Nor is this aimed only at Syrian investors. Despite the harsh rhetorical exchanges between their capitals, Turkey has a significant economic interest in getting back into the Syrian market. So do Lebanon and Jordan, which have suffered the most economically and are keenest both to repatriate Syrian refugees and to revive their banking and business sectors. Iran and possibly other countries such as China may also expand trade and investment with Syria without waiting for Western or GCC sanctions to be lifted, or indeed for an end to the conflict.

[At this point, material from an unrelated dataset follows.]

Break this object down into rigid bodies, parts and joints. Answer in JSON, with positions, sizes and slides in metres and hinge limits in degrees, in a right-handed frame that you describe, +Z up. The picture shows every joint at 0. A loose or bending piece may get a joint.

With so much at stake for Western and allied countries eager to stem the bloodshed and refugee flows, and with their limited influence over the actions of other countries and private actors, those seeking to shore up the diplomatic front against the Assad regime by maintaining economic and financial sanctions will soon face a rearguard battle. Indeed, Western envoys, international refugee agencies and aid organizations, and the World Bank among others are already increasingly focused on the need to prepare for the economic reconstruction of Syria. The EU has made its contribution conditional on the start of a meaningful political transition, but the arguments for softening its approach will mount. 

Clausewitz described the uncertainty of factors such as information on which action in war is based as a “fog.” But when it comes to discerning emerging trends on the economic and financial front in Syria, the fog appears to be lifting.